Set problem:
Extract all data as written.

Data lines:

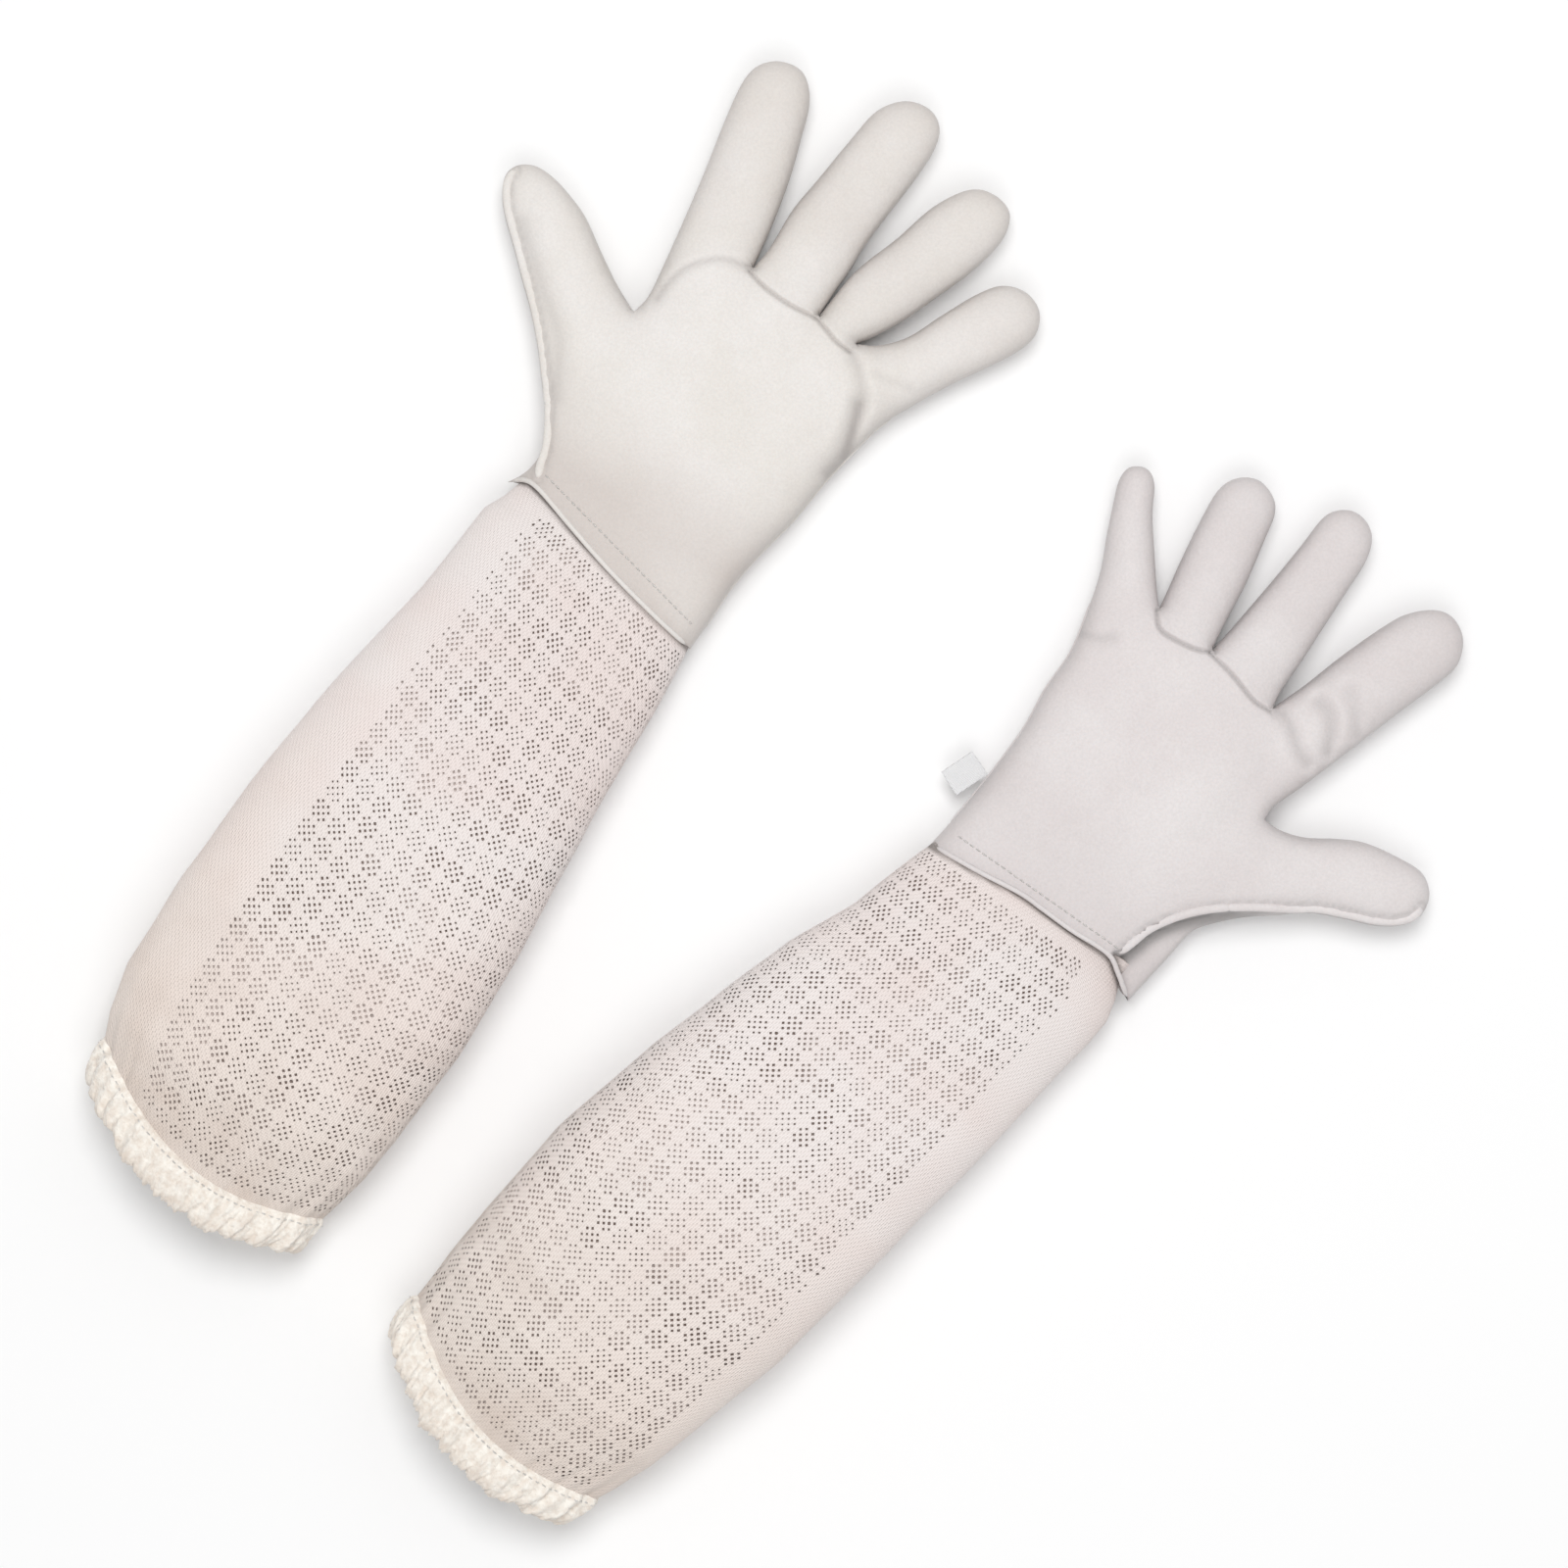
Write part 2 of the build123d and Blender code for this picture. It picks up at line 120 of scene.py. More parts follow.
RIGHT_SPANS = (
    ((-52.8, 1.5), (-52, 12), (-51.2, 24), (-50.2, 38), (-53.5, 46.5), (-60, 57), (-68, 66.6),
     (-76.6, 77), (-87, 85), (-98, 92.5), (-105.3, 100.5), (-107.6, 108.5), (-104, 116.5),
     (-95.7, 120.3), (-84, 117.4), (-71.4, 112), (-62.7, 105), (-54, 96.5), (-45.5, 91.5),
     (-37.6, 89.5)),
    ((-37.6, 89.5), (-36.6, 96), (-38.4, 108), (-41, 131), (-43.6, 157), (-45.9, 177), (-45.7, 187),
     (-40, 195.3), (-31.5, 198.3), (-24.3, 195.5), (-18, 187), (-15, 177), (-12, 157),
     (-10.3, 138), (-8, 122)),
    ((-8, 122), (-5.5, 129), (-2.6, 143), (0.8, 157), (5.2, 175), (8.6, 188.5), (13.7, 196.8), (21, 199.6),
     (28, 197.5), (32.6, 189.5), (30.6, 174), (28.4, 157), (26.7, 141), (25.6, 130), (25, 120.5)),
    ((25, 120.5), (28.5, 130), (35, 149), (42, 165), (46.6, 175), (52, 179.4), (60.5, 180), (67, 174.8),
     (69, 166), (65, 152), (59, 136), (54, 124), (51, 116.5)),
    ((51, 116.5), (57, 121), (69, 131), (79.6, 140), (88, 149), (94.5, 151), (99.5, 146.5), (98.7, 140),
     (94, 132.6), (86.6, 122), (78, 110.5), (70, 96), (62.5, 79.5), (59, 63), (53.6, 46), (50, 27),
     (48.4, 16), (46.7, 2.4), (45.5, -12.5)),
)
RIGHT_HEM = ((45.5, -12.5), (26, -6.6), (8, -0.4), (-2, 1.6), (-16, 4.2), (-32.5, 8.2), (-41, 6),
             (-47, 3.6), (-52.8, 1.5))

# (y, thumb side, little-finger side, height) of the sleeve
LEFT_SLEEVE = ((-310, -52, 46.5, 39), (-284, -55.5, 48.5, 41), (-268, -58, 53, 46), (-255, -63.5, 56, 51),
               (-236, -68, 58.5, 54), (-195, -69.3, 59.7, 56), (-151, -68, 57.5, 54), (-110, -64.4, 53.5, 50),
               (-79, -60, 50.5, 46), (-50, -55.4, 48.8, 42), (-22, -53.4, 46.2, 37), (-10, -52.6, 44.6, 33.8),
               (-2, -48.8, 44.0, 31.6), (6, -46.4, 43.8, 30.6), (20, -44.4, 43.2, 30))
RIGHT_SLEEVE = ((-318, -44, 50.5, 38), (-292, -48.5, 52.5, 41), (-276, -53, 55.5, 45), (-259, -56, 59, 51),
                (-236, -57.5, 62.5, 54), (-195, -60.7, 65.5, 56), (-145, -59.2, 63.5, 54),
                (-110, -58, 60, 50), (-79, -57, 56.5, 46), (-50, -55.2, 49.5, 42), (-22, -54, 46.8, 37),
                (-10, -52.6, 45.2, 33.6), (-2, -48.8, 44.6, 31.2), (6, -43.5, 44.4, 30), (20, -42, 45.4, 29))

# A crease is (points, depth, half-width, how much it shades); a dent is (centre, depth, radius).
LEFT_CREASES = (
    (((-17.8, 124.6), (-9, 122.6), (3, 122.3), (13.8, 124)), 1.7, 0.9, 1.0),
    (((14.6, 124), (20, 122.4), (26, 120.6), (32.4, 120.4)), 1.7, 0.9, 1.0),
    (((-41.8, 95), (-41.2, 105.4), (-37.5, 114.3), (-30.2, 122), (-22.6, 125.1), (-17.8, 125.6)),
     0.9, 1.9, 0.55),
    (((33, 121), (39.3, 116.6), (46.4, 108.5), (50.1, 98.2), (53.4, 86)), 1.5, 3.0, 0.45),
    (((47, 105), (50, 98), (52.4, 90), (52.6, 83), (51.4, 76)), 1.8, 4.0, 0.72),
    (((45, 118.6), (52, 120), (60, 121.5)), 0.5, 2.4, 0.2),
    (((-103, 91), (-81.8, 74.2), (-64.5, 60), (-53, 41)), 0.7, 4.0, 0.3),
)
RIGHT_CREASES = (
    (((25.4, 118.6), (31, 114.6), (41.5, 110.8), (46.6, 110.8), (51.4, 114.6)), 1.7, 0.9, 1.0),
    (((-7.8, 119.8), (0, 117.8), (12, 118.6), (25, 118.4)), 1.7, 0.9, 1.0),
    (((-12, 123.4), (-19, 121.6), (-26, 118), (-33, 116.4)), 1.9, 2.9, 0.46),
    (((-18, 136.5), (-24, 136), (-30, 132.2), (-35.6, 125.4)), 2.1, 2.9, 0.5),
    (((-23, 148), (-30, 145), (-38, 138.7)), 1.3, 3.0, 0.3),
    (((-19, 104), (-23, 94), (-24, 82), (-23, 66)), 0.7, 7.5, 0.05),
    (((68, 86.3), (63.5, 88), (59.4, 90.9), (56, 94.5)), 1.1, 3.0, 0.35),
)
LEFT_DENTS = (((-30, 60), 0.8, 22), ((5, 55), -0.6, 28), ((25, 85), 0.5, 20))
RIGHT_DENTS = (((10, 55), -0.6, 28), ((35, 80), 0.6, 18), ((-10, 85), 0.5, 20))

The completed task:
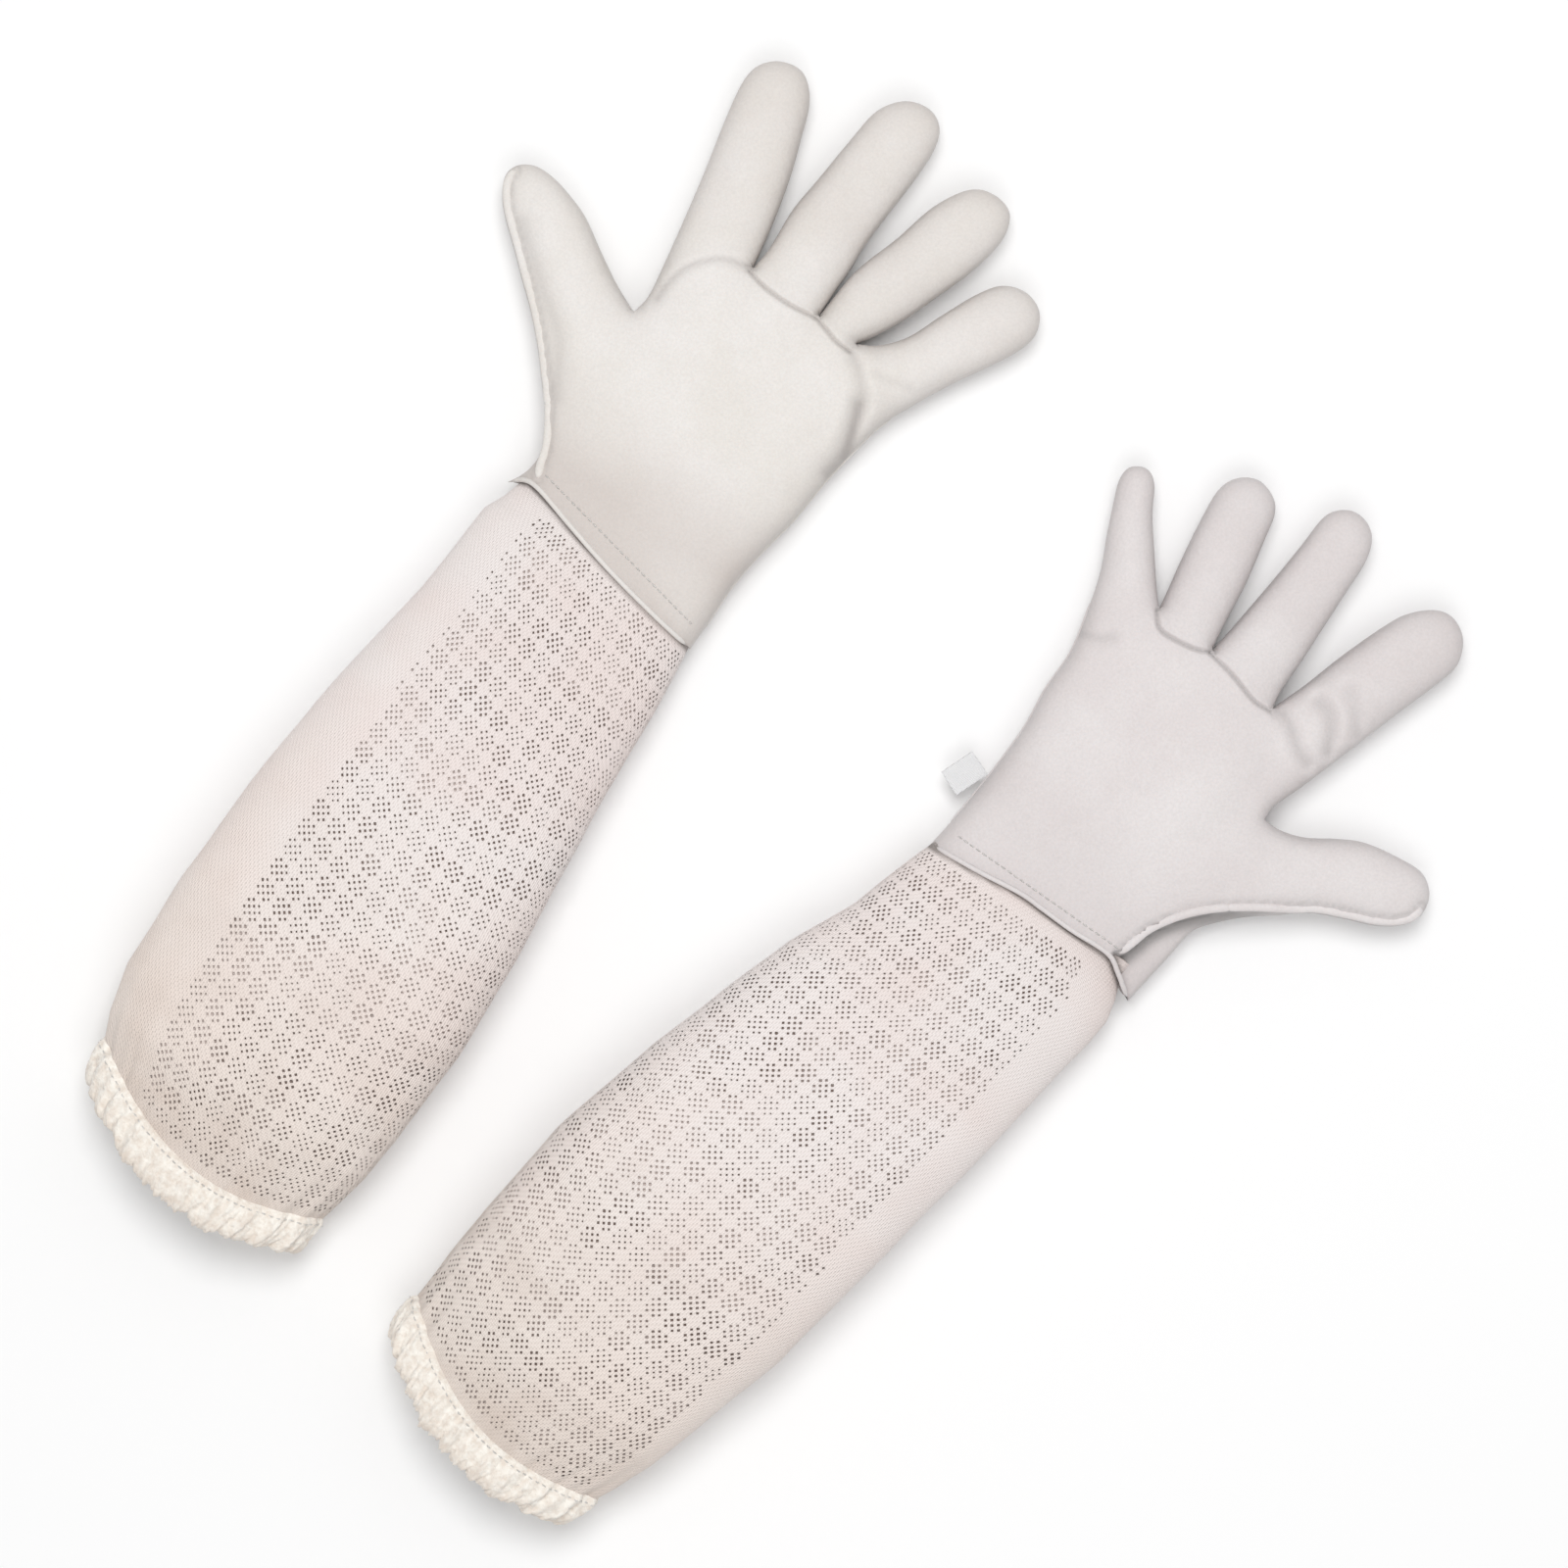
Write part 2 of the build123d and Blender code for this picture. It picks up at line 120 of scene.py. More parts follow.
RIGHT_SPANS = (
    ((-52.8, 1.5), (-52, 12), (-51.2, 24), (-50.2, 38), (-53.5, 46.5), (-60, 57), (-68, 66.6),
     (-76.6, 77), (-87, 85), (-98, 92.5), (-105.3, 100.5), (-107.6, 108.5), (-104, 116.5),
     (-95.7, 120.3), (-84, 117.4), (-71.4, 112), (-62.7, 105), (-54, 96.5), (-45.5, 91.5),
     (-37.6, 89.5)),
    ((-37.6, 89.5), (-36.6, 96), (-38.4, 108), (-41, 131), (-43.6, 157), (-45.9, 177), (-45.7, 187),
     (-40, 195.3), (-31.5, 198.3), (-24.3, 195.5), (-18, 187), (-15, 177), (-12, 157),
     (-10.3, 138), (-8, 122)),
    ((-8, 122), (-5.5, 129), (-2.6, 143), (0.8, 157), (5.2, 175), (8.6, 188.5), (13.7, 196.8), (21, 199.6),
     (28, 197.5), (32.6, 189.5), (30.6, 174), (28.4, 157), (26.7, 141), (25.6, 130), (25, 120.5)),
    ((25, 120.5), (28.5, 130), (35, 149), (42, 165), (46.6, 175), (52, 179.4), (60.5, 180), (67, 174.8),
     (69, 166), (65, 152), (59, 136), (54, 124), (51, 116.5)),
    ((51, 116.5), (57, 121), (69, 131), (79.6, 140), (88, 149), (94.5, 151), (99.5, 146.5), (98.7, 140),
     (94, 132.6), (86.6, 122), (78, 110.5), (70, 96), (62.5, 79.5), (59, 63), (53.6, 46), (50, 27),
     (48.4, 16), (46.7, 2.4), (45.5, -12.5)),
)
RIGHT_HEM = ((45.5, -12.5), (26, -6.6), (8, -0.4), (-2, 1.6), (-16, 4.2), (-32.5, 8.2), (-41, 6),
             (-47, 3.6), (-52.8, 1.5))

# (y, thumb side, little-finger side, height) of the sleeve
LEFT_SLEEVE = ((-310, -52, 46.5, 39), (-284, -55.5, 48.5, 41), (-268, -58, 53, 46), (-255, -63.5, 56, 51),
               (-236, -68, 58.5, 54), (-195, -69.3, 59.7, 56), (-151, -68, 57.5, 54), (-110, -64.4, 53.5, 50),
               (-79, -60, 50.5, 46), (-50, -55.4, 48.8, 42), (-22, -53.4, 46.2, 37), (-10, -52.6, 44.6, 33.8),
               (-2, -48.8, 44.0, 31.6), (6, -46.4, 43.8, 30.6), (20, -44.4, 43.2, 30))
RIGHT_SLEEVE = ((-318, -44, 50.5, 38), (-292, -48.5, 52.5, 41), (-276, -53, 55.5, 45), (-259, -56, 59, 51),
                (-236, -57.5, 62.5, 54), (-195, -60.7, 65.5, 56), (-145, -59.2, 63.5, 54),
                (-110, -58, 60, 50), (-79, -57, 56.5, 46), (-50, -55.2, 49.5, 42), (-22, -54, 46.8, 37),
                (-10, -52.6, 45.2, 33.6), (-2, -48.8, 44.6, 31.2), (6, -43.5, 44.4, 30), (20, -42, 45.4, 29))

# A crease is (points, depth, half-width, how much it shades); a dent is (centre, depth, radius).
LEFT_CREASES = (
    (((-17.8, 124.6), (-9, 122.6), (3, 122.3), (13.8, 124)), 1.7, 0.9, 1.0),
    (((14.6, 124), (20, 122.4), (26, 120.6), (32.4, 120.4)), 1.7, 0.9, 1.0),
    (((-41.8, 95), (-41.2, 105.4), (-37.5, 114.3), (-30.2, 122), (-22.6, 125.1), (-17.8, 125.6)),
     0.9, 1.9, 0.55),
    (((33, 121), (39.3, 116.6), (46.4, 108.5), (50.1, 98.2), (53.4, 86)), 1.5, 3.0, 0.45),
    (((47, 105), (50, 98), (52.4, 90), (52.6, 83), (51.4, 76)), 1.8, 4.0, 0.72),
    (((45, 118.6), (52, 120), (60, 121.5)), 0.5, 2.4, 0.2),
    (((-103, 91), (-81.8, 74.2), (-64.5, 60), (-53, 41)), 0.7, 4.0, 0.3),
)
RIGHT_CREASES = (
    (((25.4, 118.6), (31, 114.6), (41.5, 110.8), (46.6, 110.8), (51.4, 114.6)), 1.7, 0.9, 1.0),
    (((-7.8, 119.8), (0, 117.8), (12, 118.6), (25, 118.4)), 1.7, 0.9, 1.0),
    (((-12, 123.4), (-19, 121.6), (-26, 118), (-33, 116.4)), 1.9, 2.9, 0.46),
    (((-18, 136.5), (-24, 136), (-30, 132.2), (-35.6, 125.4)), 2.1, 2.9, 0.5),
    (((-23, 148), (-30, 145), (-38, 138.7)), 1.3, 3.0, 0.3),
    (((-19, 104), (-23, 94), (-24, 82), (-23, 66)), 0.7, 7.5, 0.05),
    (((68, 86.3), (63.5, 88), (59.4, 90.9), (56, 94.5)), 1.1, 3.0, 0.35),
)
LEFT_DENTS = (((-30, 60), 0.8, 22), ((5, 55), -0.6, 28), ((25, 85), 0.5, 20))
RIGHT_DENTS = (((10, 55), -0.6, 28), ((35, 80), 0.6, 18), ((-10, 85), 0.5, 20))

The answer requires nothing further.